Mit den neuen Alben brechen farbenfrohere Zeiten an.

Die versprochene B-Seite bis zum Schluss aufgehoben

Im Interview anlässlich des ROAM Festivals in Lugano im Juli hat White-Lies-Sänger Harry McVeigh erwähnt, dass die Band auch B-Seiten ins Set nehmen möchte. So werden die Zugaben dann auch mit einer dieser ganz speziellen Nummern eröffne. Taxidermy war 2009 die B-Seite von To Lose My Life. Eine wahre Perle, welche bis zur aktuellen Veröffentlichung der Jubiläums-Edition des Debütalbums nur die eingefleischten Fans kannten. Solche eigenständigen Songs, werden immer rarer. Oft wird die Single heute stattdessen mit einem Remix oder einer Instrumental-Version ergänzt. Vor wenigen Jahren war das noch anders. Den Abschluss darf immerhin doch noch ein Ritual-Song machen. Bigger Than Us ist der mächtige und bewährte Schlusspunkt von White Lies. Jetzt wird der Innenraum wieder mit Konfetti und Licht geflutet während eine Vielzahl an weissen Ballone über den Zuschauern auf und ab hüpfen.
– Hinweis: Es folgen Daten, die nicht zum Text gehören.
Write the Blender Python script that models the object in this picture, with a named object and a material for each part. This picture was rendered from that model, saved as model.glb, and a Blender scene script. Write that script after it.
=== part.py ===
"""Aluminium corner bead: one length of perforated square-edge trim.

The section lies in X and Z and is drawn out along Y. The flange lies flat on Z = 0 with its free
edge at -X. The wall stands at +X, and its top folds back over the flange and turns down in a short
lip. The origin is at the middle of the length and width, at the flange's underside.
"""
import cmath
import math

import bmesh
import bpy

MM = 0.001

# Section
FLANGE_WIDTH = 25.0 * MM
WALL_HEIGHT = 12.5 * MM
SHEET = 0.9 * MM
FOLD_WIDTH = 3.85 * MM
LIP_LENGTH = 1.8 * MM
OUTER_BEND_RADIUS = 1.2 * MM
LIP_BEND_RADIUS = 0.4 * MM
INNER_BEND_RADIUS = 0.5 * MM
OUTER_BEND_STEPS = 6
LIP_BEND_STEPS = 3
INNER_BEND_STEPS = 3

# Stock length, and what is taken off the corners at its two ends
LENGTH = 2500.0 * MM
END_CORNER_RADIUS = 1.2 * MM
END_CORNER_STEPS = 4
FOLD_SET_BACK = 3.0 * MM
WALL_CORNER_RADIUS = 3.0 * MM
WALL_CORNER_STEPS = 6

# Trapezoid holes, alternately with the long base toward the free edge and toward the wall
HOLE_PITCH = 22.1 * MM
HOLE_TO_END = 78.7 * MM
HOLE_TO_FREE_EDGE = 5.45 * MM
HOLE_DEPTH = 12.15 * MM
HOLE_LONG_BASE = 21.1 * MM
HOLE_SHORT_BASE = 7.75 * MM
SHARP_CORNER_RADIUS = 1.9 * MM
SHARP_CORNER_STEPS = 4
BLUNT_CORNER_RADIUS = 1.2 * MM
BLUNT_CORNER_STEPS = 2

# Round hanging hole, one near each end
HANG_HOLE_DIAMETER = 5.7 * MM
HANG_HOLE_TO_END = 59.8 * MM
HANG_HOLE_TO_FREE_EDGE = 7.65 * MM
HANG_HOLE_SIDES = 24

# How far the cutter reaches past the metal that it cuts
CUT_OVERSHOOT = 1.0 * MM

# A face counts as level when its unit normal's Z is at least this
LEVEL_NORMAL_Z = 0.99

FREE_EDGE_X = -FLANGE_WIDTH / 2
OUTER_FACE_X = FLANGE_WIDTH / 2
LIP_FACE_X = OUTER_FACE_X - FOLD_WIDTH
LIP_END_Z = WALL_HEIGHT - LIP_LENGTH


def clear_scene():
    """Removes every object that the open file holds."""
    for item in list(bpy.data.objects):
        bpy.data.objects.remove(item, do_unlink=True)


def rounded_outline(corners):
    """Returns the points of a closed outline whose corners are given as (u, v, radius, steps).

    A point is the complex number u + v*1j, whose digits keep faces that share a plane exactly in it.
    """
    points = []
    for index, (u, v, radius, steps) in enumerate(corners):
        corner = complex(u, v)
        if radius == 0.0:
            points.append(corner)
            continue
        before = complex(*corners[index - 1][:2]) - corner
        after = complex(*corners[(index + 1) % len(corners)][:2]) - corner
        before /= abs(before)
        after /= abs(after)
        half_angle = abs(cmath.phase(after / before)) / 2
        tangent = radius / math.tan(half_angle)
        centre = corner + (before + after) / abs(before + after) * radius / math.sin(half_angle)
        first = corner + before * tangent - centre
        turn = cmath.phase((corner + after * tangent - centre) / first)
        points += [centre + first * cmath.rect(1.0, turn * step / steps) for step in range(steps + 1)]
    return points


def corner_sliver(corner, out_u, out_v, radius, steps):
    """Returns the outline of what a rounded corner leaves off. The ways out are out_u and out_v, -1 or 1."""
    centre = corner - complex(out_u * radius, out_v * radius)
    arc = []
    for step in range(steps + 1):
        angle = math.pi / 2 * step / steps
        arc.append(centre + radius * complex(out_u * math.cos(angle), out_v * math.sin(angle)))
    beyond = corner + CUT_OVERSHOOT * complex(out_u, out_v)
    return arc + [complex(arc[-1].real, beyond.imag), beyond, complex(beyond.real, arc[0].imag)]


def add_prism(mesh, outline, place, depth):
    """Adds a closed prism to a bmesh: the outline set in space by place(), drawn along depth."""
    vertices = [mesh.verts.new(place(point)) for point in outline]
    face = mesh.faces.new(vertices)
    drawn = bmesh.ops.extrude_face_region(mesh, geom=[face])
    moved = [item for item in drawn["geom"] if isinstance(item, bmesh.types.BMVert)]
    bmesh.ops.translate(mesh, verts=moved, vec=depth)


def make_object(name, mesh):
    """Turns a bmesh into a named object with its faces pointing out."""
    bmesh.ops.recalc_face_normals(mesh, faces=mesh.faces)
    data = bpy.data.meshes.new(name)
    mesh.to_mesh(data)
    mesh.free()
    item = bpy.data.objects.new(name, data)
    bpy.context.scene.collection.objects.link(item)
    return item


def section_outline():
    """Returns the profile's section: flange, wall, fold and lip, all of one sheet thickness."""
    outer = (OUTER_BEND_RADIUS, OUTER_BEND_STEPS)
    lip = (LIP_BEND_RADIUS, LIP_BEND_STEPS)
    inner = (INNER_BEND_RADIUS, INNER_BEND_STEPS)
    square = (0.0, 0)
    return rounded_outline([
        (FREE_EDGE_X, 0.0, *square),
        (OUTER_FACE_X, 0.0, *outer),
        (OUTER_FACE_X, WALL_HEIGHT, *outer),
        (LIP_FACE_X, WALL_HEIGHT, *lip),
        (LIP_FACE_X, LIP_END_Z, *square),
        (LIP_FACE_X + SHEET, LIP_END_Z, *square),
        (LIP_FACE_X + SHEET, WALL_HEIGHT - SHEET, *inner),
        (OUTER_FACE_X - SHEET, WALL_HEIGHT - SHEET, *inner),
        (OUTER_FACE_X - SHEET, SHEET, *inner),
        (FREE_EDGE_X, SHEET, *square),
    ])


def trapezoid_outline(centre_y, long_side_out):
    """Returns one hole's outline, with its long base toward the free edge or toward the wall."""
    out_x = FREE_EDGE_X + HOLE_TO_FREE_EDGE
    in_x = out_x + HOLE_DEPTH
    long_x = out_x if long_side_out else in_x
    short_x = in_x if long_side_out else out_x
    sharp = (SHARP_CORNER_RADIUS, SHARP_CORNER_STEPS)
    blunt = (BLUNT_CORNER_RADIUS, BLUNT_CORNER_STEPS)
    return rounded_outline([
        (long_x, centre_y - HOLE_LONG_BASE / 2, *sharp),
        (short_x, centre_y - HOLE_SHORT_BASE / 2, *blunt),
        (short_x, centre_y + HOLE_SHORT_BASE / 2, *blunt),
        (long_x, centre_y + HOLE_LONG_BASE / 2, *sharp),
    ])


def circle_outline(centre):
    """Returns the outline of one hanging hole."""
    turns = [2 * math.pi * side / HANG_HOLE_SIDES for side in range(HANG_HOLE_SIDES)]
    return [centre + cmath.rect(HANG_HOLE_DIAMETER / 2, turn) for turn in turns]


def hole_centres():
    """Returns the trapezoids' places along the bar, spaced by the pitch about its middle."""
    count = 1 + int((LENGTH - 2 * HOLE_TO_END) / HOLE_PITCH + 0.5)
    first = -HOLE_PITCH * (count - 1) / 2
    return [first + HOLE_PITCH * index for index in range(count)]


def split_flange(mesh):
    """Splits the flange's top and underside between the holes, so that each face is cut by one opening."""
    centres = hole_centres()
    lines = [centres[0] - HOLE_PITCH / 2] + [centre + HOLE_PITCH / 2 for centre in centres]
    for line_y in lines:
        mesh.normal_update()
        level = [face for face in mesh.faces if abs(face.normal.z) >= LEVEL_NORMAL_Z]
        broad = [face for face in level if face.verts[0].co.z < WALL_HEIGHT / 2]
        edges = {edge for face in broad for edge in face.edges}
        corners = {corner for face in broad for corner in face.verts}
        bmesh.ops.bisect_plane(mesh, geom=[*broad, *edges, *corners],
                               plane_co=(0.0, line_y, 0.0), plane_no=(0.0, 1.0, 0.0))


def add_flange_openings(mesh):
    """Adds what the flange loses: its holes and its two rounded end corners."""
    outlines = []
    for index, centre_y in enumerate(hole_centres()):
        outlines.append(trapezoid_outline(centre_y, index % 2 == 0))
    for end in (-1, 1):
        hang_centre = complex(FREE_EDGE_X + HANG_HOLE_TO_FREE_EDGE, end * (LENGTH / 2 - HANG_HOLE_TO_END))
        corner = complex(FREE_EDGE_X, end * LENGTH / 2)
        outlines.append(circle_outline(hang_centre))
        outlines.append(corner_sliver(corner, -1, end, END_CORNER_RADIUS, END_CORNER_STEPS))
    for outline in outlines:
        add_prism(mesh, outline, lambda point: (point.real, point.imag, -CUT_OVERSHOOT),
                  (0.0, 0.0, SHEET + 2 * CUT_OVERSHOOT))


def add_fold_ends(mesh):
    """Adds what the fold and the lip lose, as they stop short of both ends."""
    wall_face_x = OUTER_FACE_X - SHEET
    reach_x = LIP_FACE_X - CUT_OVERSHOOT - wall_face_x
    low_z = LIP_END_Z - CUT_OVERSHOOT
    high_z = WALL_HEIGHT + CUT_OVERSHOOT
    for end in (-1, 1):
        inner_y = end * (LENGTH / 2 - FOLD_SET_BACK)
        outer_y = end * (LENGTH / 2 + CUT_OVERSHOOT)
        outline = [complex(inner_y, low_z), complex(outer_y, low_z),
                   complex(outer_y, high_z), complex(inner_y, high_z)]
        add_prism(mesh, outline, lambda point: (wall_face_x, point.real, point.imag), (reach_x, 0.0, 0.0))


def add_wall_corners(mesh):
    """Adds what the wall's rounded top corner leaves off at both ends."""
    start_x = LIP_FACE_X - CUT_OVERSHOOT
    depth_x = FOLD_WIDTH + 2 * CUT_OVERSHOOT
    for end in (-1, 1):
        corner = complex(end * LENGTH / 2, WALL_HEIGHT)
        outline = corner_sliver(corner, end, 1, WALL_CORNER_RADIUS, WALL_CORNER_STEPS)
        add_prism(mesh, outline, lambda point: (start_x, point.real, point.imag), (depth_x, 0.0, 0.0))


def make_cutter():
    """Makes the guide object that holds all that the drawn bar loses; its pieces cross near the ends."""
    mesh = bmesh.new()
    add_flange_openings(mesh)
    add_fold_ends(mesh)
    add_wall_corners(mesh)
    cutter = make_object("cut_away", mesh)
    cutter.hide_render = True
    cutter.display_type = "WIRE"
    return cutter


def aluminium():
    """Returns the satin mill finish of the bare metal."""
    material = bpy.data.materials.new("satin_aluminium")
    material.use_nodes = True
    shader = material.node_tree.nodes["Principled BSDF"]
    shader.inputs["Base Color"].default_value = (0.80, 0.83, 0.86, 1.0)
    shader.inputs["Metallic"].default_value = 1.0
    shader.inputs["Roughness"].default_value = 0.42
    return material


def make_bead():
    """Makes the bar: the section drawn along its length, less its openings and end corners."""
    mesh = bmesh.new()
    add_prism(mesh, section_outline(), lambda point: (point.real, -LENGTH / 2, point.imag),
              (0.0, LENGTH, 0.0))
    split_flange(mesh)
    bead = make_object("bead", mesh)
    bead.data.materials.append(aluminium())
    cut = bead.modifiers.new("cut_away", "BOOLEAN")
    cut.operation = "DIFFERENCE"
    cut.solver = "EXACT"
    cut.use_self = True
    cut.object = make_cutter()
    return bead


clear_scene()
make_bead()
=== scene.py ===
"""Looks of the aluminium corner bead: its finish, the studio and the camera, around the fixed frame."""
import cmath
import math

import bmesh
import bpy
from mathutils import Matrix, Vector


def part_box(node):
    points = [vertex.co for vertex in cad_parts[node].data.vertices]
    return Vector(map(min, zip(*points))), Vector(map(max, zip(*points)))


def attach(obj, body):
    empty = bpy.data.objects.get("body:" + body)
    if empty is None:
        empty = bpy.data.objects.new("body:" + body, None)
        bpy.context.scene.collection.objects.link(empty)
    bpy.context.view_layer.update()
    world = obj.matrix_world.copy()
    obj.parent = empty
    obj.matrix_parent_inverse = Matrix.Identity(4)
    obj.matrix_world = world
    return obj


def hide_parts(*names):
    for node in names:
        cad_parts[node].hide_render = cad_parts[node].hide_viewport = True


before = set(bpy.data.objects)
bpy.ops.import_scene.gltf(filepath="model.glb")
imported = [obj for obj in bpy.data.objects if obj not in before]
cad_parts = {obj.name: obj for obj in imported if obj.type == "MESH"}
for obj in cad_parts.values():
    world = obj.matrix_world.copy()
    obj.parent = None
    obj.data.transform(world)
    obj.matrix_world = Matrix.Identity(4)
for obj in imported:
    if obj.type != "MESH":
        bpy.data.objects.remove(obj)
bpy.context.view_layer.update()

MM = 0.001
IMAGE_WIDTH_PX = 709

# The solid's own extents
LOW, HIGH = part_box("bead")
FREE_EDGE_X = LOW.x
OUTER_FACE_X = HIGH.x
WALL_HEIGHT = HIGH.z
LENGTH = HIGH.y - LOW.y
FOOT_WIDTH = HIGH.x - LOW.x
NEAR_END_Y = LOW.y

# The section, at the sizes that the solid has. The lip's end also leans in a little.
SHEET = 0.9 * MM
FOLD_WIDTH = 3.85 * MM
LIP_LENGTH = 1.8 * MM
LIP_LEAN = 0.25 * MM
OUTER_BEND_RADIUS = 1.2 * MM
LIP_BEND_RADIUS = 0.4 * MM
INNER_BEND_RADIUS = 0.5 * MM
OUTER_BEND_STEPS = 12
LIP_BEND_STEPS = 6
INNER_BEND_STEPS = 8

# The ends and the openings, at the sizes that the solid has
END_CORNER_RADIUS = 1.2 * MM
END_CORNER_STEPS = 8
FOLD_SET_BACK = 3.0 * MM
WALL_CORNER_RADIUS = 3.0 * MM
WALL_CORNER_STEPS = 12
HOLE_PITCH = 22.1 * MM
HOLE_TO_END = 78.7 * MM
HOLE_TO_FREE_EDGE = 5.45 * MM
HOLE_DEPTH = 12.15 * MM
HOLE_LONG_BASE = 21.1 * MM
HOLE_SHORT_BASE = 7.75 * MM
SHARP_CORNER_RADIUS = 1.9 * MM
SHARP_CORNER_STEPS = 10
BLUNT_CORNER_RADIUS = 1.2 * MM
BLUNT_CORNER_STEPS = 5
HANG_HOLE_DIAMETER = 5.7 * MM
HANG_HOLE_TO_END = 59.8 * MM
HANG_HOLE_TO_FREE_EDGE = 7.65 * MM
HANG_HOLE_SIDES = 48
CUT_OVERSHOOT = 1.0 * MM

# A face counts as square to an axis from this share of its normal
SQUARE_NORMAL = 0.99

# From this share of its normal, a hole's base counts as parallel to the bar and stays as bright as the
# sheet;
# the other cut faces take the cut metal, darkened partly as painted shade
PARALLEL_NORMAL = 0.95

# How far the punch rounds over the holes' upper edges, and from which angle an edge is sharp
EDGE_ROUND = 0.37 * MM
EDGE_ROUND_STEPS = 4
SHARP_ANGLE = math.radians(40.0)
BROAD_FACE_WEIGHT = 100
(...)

Nach zwei spektakulären Stunden findet ein magischer Konzertabend seinen Abschluss.

White Lies

Ein Konfetti-Feuerwerk zum Abschluss.

Fazit

White Lies haben den Geburtstag ihres Erstlings gebührend gefeiert und schienen dabei auch selber sichtlich Spass zu haben. Dass die Engländer auch in den Jahren seit dessen Erscheinung stetig wunderbare Musik geschaffen hat, lässt auf viele weitere Jahre und Alben von White Lies hoffen. Der Abend in Brixton war in vielerlei Hinsicht denkwürdig. Vom heimischen Publikum angeheizt, holte das Trio alles aus sich heraus und das war in jeder Note spürbar.